El pianista insistió: sólo serían un par de folios. Esto del par de folios es frecuente oirlo. “Si para ti no es nada, un par de folios, eso lo haces en un rato”. Además, hablando francamente, la posibilidad de que el disco se publicara sería mayor si yo escribía esa presentación.

La escribí. Con mucho esfuerzo, y quitando tiempo de otras cosas, la escribí. Se la envié por fin al pianista. No se dio prisa en contestar. Cuando lo hizo fue muy breve: “Gracias. Se lo mando a la discográfica”. El hombre se ve que estaba ocupado. Me atreví a decirle que me sorprendía un poco su laconismo, dados el entusiasmo y la impaciencia que había mostrado antes por lograr mi colaboración. La respuesta fue rápida: “No imaginaba que tuvieras tanta necesidad de que te regalen el oído”. Yo había creído ser moderadamente acreedor, pero me equivocaba: era deudor, todavía.

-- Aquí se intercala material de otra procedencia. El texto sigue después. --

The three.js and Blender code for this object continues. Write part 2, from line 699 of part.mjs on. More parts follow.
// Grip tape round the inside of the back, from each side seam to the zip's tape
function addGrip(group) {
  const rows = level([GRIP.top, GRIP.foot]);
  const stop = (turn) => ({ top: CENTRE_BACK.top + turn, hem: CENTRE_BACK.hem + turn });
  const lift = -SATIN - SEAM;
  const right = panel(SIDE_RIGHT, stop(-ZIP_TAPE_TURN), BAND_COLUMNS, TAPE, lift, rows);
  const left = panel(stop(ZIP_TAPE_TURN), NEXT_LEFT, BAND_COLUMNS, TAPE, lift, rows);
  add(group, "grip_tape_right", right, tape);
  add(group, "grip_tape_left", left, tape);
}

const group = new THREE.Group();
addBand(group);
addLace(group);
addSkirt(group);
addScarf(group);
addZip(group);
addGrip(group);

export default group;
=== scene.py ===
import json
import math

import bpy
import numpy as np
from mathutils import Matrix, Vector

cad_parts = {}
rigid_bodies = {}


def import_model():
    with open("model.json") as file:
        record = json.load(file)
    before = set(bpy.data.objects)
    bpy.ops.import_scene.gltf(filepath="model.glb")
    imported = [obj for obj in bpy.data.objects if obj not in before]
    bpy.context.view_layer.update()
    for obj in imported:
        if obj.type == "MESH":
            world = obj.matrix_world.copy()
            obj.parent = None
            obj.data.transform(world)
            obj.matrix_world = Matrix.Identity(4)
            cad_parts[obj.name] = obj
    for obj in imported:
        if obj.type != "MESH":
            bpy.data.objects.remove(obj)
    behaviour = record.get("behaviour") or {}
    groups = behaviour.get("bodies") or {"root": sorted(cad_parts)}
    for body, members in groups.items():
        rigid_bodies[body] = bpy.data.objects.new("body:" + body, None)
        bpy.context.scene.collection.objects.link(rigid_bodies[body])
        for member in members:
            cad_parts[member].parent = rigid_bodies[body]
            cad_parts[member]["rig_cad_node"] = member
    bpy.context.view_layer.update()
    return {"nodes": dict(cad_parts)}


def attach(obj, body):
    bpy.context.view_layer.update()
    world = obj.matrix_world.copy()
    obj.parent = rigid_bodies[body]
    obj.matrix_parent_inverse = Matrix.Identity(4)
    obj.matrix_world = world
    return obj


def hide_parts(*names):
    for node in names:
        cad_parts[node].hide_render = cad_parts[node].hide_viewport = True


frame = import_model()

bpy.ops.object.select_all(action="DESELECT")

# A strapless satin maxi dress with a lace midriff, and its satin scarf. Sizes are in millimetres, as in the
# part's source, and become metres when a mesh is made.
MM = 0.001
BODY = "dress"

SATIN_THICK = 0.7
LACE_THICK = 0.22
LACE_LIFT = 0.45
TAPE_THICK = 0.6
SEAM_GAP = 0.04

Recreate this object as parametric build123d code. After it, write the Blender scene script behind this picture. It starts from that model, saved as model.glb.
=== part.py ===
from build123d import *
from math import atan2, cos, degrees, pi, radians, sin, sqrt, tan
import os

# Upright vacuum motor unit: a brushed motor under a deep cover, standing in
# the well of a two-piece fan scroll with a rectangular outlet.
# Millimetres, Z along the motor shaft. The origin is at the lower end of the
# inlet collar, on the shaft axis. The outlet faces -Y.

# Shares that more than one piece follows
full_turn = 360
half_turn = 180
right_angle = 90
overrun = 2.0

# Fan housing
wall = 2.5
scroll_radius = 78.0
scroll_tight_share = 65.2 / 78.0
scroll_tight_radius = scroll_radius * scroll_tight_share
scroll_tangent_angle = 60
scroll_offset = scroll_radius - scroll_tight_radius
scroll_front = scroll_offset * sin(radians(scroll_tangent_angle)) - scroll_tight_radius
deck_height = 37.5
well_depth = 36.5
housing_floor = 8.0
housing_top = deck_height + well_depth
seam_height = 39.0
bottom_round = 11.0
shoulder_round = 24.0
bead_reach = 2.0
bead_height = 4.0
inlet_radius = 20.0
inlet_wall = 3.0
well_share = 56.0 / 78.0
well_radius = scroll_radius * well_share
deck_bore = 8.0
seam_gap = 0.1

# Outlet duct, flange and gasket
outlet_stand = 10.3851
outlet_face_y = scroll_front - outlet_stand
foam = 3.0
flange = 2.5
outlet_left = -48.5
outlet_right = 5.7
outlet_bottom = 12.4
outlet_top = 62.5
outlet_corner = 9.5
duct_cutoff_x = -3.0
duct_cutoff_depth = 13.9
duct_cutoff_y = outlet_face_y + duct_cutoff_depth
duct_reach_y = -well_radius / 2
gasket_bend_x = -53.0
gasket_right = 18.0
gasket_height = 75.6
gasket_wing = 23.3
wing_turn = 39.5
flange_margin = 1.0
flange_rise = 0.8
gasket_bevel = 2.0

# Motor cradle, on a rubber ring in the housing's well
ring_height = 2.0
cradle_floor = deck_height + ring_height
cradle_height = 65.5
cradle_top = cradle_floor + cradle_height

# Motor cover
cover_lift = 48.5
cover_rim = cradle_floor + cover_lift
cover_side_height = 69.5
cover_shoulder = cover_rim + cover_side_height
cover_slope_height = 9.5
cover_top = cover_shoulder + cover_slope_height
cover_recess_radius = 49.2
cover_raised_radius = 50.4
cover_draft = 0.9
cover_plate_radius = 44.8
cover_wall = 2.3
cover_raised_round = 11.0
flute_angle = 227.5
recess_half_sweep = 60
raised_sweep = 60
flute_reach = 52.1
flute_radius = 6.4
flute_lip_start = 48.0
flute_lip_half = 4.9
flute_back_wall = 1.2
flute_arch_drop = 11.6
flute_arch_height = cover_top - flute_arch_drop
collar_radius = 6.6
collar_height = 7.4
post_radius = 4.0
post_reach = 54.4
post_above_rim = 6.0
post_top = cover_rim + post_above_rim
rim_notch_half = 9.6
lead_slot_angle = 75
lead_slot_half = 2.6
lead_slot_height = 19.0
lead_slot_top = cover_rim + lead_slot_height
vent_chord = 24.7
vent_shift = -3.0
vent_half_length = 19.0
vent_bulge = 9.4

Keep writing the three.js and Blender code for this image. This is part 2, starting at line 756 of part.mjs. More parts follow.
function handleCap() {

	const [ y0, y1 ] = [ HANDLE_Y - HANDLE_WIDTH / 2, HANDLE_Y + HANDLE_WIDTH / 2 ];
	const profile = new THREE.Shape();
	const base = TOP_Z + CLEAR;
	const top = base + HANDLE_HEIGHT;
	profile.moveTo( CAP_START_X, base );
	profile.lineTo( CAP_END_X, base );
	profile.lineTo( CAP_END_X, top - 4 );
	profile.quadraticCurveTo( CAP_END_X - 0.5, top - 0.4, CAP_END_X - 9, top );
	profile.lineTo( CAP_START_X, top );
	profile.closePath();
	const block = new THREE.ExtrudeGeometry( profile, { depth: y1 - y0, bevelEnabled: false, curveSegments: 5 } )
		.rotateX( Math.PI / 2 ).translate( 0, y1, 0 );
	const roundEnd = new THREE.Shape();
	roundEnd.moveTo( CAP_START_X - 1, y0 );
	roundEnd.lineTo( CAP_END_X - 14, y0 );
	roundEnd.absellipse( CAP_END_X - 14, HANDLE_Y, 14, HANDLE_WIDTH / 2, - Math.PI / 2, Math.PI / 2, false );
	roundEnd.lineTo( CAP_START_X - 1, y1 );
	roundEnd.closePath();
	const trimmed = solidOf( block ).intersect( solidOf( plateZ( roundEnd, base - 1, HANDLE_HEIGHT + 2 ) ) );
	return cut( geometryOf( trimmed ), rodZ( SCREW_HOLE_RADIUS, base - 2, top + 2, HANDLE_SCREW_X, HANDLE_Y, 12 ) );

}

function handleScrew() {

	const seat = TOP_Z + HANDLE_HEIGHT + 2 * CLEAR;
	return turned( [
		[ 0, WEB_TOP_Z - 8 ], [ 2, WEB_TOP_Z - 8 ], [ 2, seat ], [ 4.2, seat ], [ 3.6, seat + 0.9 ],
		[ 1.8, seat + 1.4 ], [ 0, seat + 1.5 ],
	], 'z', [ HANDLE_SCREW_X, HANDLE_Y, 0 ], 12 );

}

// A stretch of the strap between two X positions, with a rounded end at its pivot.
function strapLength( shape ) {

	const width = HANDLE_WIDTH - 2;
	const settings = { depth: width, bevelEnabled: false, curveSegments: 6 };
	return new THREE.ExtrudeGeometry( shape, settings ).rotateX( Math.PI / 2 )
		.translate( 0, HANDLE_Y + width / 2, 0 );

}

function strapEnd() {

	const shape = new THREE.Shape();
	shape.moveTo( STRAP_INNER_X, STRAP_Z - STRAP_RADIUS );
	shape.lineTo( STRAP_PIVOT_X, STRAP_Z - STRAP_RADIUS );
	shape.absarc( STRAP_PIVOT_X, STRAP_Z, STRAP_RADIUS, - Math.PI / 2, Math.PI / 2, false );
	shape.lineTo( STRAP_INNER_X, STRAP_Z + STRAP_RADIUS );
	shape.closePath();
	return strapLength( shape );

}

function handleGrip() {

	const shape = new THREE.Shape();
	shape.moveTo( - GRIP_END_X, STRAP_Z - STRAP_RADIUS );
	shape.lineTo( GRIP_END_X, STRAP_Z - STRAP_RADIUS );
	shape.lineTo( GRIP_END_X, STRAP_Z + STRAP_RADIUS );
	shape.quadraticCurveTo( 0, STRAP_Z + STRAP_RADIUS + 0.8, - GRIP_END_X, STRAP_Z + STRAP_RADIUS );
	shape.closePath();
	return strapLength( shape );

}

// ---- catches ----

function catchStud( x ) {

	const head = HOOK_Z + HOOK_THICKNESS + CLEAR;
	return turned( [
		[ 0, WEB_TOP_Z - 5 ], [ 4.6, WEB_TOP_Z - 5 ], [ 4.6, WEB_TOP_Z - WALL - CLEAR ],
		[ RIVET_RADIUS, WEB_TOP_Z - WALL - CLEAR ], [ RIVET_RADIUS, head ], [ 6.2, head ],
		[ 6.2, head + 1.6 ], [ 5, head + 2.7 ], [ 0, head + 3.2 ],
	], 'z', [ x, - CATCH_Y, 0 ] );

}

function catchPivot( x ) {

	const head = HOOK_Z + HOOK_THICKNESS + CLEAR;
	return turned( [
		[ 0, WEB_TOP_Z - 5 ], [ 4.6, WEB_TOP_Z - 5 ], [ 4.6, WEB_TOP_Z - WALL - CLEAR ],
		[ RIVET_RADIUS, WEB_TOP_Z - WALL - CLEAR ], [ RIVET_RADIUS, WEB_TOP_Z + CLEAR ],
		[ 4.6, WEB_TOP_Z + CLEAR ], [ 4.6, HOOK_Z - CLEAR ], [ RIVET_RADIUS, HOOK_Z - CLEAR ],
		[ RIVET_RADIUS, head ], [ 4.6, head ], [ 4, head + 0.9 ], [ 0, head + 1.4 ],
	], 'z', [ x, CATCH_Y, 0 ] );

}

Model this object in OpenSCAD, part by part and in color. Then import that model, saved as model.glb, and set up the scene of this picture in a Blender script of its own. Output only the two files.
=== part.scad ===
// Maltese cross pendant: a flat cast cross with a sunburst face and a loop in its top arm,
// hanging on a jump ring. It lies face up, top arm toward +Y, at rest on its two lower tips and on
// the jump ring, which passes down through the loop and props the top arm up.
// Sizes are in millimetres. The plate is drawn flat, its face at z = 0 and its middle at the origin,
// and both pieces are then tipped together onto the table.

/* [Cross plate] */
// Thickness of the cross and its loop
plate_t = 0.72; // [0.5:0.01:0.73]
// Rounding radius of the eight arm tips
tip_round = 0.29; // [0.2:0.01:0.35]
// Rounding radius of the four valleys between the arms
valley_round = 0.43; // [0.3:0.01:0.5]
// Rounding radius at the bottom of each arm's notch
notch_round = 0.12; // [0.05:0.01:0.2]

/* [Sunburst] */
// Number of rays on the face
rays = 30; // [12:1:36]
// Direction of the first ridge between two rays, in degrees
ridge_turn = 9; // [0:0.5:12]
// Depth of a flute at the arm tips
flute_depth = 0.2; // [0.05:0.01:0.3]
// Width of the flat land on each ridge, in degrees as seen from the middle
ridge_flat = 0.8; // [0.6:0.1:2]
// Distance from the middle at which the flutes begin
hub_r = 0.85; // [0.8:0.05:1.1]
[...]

Pasa el tiempo. Hay patrones que se repiten con fatalidad a lo largo de la vida. La directora de una revista fundada hace poco me pide una colaboración. Por supuesto no pagan. Pagan al impresor, pagan al transportista, pagan al distribuidor. Al que escribe es al que de entrada no se le paga. La directora tiene tanto interés por mi aportación como el pianista por su contraportada. Es el final de curso en Nueva York, y estoy muy agobiado. Pero me pongo y escribo unas páginas. Una tarde entera de trabajo.

La directora ni acusa recibo. Pasa el tiempo y no dice nada. Hasta hoy. Yo no pregunto, no vaya a ser que me sea una prueba de que quiero que me regalen el oído.

Y así con bastante frecuencia. Naces deudor o acreedor y te morirás así. Harás tres regalos uno tras otro y si por algún motivo no haces el cuarto habrás cometido un agravio. Y poco a poco descubres, porque tú también has recibido cosas muchas veces, que si hace falta generosidad para dar también hace falta generosidad para recibir.